Weather also plays a role. On clear days, the mountain and coastal scenery add a lot to the experience. On wet or misty days, the island can still be rewarding, but the emphasis may shift toward monastery atmosphere, village food, and indoor pauses rather than big panoramic views.
What to expect from a premium cultural tour
Premium does not have to mean formal. In this context, it usually means less friction and more control. Door-to-door pickup, a comfortable private vehicle, and a guide or driver who knows how to sequence the day all make a noticeable difference. So does not having to troubleshoot every decision in real time.
For international visitors, that support goes beyond comfort. It reduces uncertainty around language, route planning, and timing. It also makes it easier to customize for dietary needs, prayer timing, mobility concerns, or special interests such as photography and local food. Those details are where a cultural day either feels thoughtfully designed or just loosely assembled.
The other advantage is balance.
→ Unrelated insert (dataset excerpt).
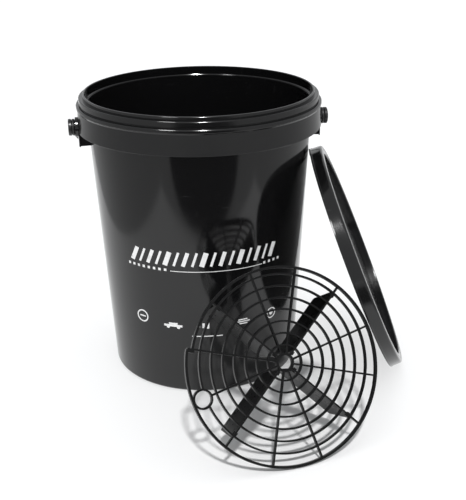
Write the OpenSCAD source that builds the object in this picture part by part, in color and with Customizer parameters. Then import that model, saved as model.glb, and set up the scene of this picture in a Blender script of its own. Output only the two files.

A premium private tour should not feel over-scripted. You want enough structure to keep the day efficient, but enough flexibility to follow what interests you once you are there. Maybe you stay longer at the monastery because the atmosphere draws you in. Maybe you move faster through one stop and spend more time in Tai O. A good operator plans for that.
Is a lantau island cultural tour right for you?
If you prefer independent wandering, do not mind transit changes, and have extra time, a self-planned day can work. But if you want a smoother experience with fewer logistics and more cultural context, a private tour is usually the better fit. It is especially useful for first-time visitors, families, private groups, and travelers trying to combine comfort with substance.
Lantau rewards travelers who give it a little room. Not because every stop is dramatic, but because the island tells its story gradually – through temples, village lanes, coastlines, and the spaces between them. Plan it well, and the day feels less like sightseeing and more like finally understanding a part of Hong Kong that many visitors only skim past.